L’Odyssée du regard (les Grecs sont souvent invoqués), s’il s’appuie sur les hautes, granitiques et ancestrales terres lozériennes, est aimanté par miroitement sable-eau-mer de la Méditerranée. Et Chantal DANJOU s’interroge sur son propre regard, sur sa myopie, sur une gêne visuelle qui fait de chaque instant une aventure de la perception, une première –et poétique – déformation.

Chantal DANJOU se sent liée avec l’absolu, avec « les perdrix / qui plongent l’une vers l’autre / jusqu’à étreindre la mort », mais aussi avec la vigueur (« le fusil vert des arbres »), la grâce inspirée : « la ballerine se recompose / à volonté ».

Cette symphonie « des pays qui respirent dans une flûte de Pan », des pays souvent revus à travers le prisme du voyage en train, cet élan
à garder le cap s’affermit dans un dialogue amoureux, fusionnel, se trouve un visage de passion, comme la rencontre de l’eau et du soleil, ou palpiterait

« un faisceau de veines / dans le corps géant de la lumière ».

©Gilles Lades

in revue Friches, n°52, hiver 1995-1996.

Chantal DANJOU, Toko No Ma – avec des calligraphies de Mikiko OBATA et de Sumiko KABUMOTO – (Éd. L’Improviste, 13 bd de Belleville, 75011, Paris ; 88 p.)

Sur la lumière du monde, un regard de poète d’une acuité et d’une sensitivité des plus rares : c’est ce dont témoignent tous les ouvrages de Chantal Danjou. Mais les tonalités sont chaque fois différentes, comme suscitées une à une par les variations solaires des ciels que déroule ce regard essentiellement nomade. On n’oublie pas, en remontant dans cette œuvre, qu’on y a d’abord connu la lumière méditerranéenne, avant l’océanique.

Aujourd’hui nous trouvons cette nouvelle suite poétique tout imprégnée de culture nippone. Mais là, aucun japonisme de surface : plutôt la résultante d’une intime expérience, la quintessence d’une matière fluide et discrètement érotique dont notre poète, interrogeant dès l’incipit une vision de pétales, note qu’elle danse devant les yeux.
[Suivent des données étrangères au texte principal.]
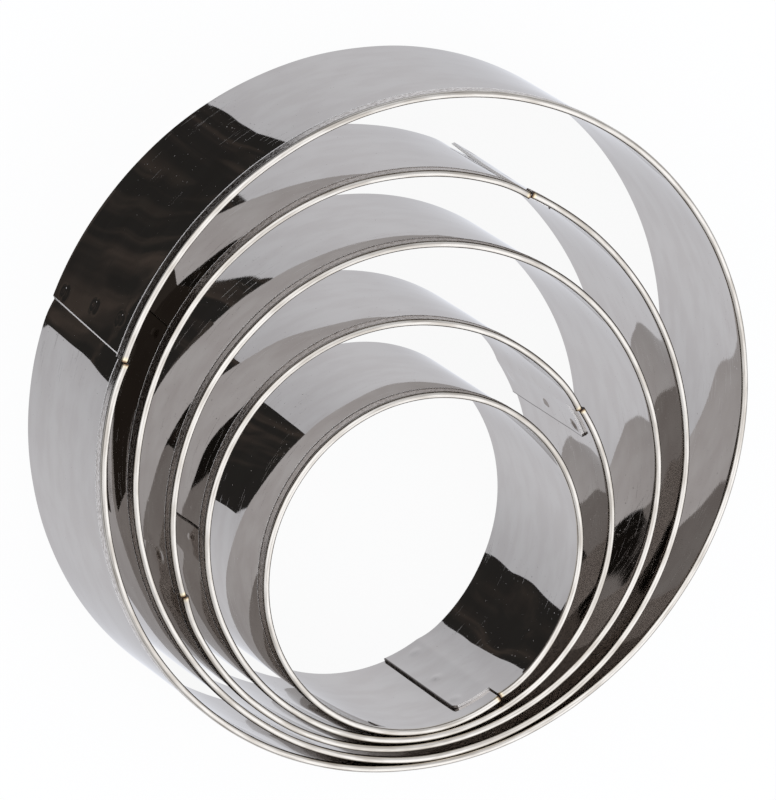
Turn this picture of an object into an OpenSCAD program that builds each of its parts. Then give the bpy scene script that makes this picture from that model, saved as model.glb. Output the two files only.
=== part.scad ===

À l’instar de ce recoin traditionnel des temples et des demeures que l’on désigne sous le nom de toko no ma, le recueil de Chantal Danjou réussit à faire éclore d’images simples, mais tirées de la profondeur et idéalement épurées, le vrai « sentiment du monde ». D’une ombre aux secrètes clartés, naissent des événements ténus et essentiels. Le poème alors, comme pour étayer leur destin d’apparences
aussi décisives qu’incertaines, nous amarre inlassablement par infimes variations de leur intensité, à l’imperceptible, au fugace.

On remarquera – on goûtera – l’exacte beauté des sensations :

Une branche d’amandier en fleurs. Une odeur de miel et de laine humide. Peu à peu on perçoit distinctement les deux parfums. L’un agréable; le second trop fort et âcre.

ou même, pour le thé :

Bouche pincée sur le bord de la tasse. Une petite rose quêtant sa jouissance. Bol plein. Vide à présent.

ou encore, devant l’ombre d’une branche fleurie sur un mur blanc :

Les pétales vont si légers qu’ils ne sont plus que vent.

Monde éludé ? ou bien résumé du monde ? Le poème ici en perpétue l’énigme comme fleurs à l’assaut de l’ombre. Dans l’obscur du toko no ma :

Impossible de ne pas sentir l’arbre remuer. Avant de mourir. Avant de se défaire de chair, de fleurs, de gouttes d’eau. Un lent mystère. Cette présence d’amandier dans l’inconnu

©Paul Farellier

Note de lecture in Les Hommes sans épaules, n° 23/24, année 2007.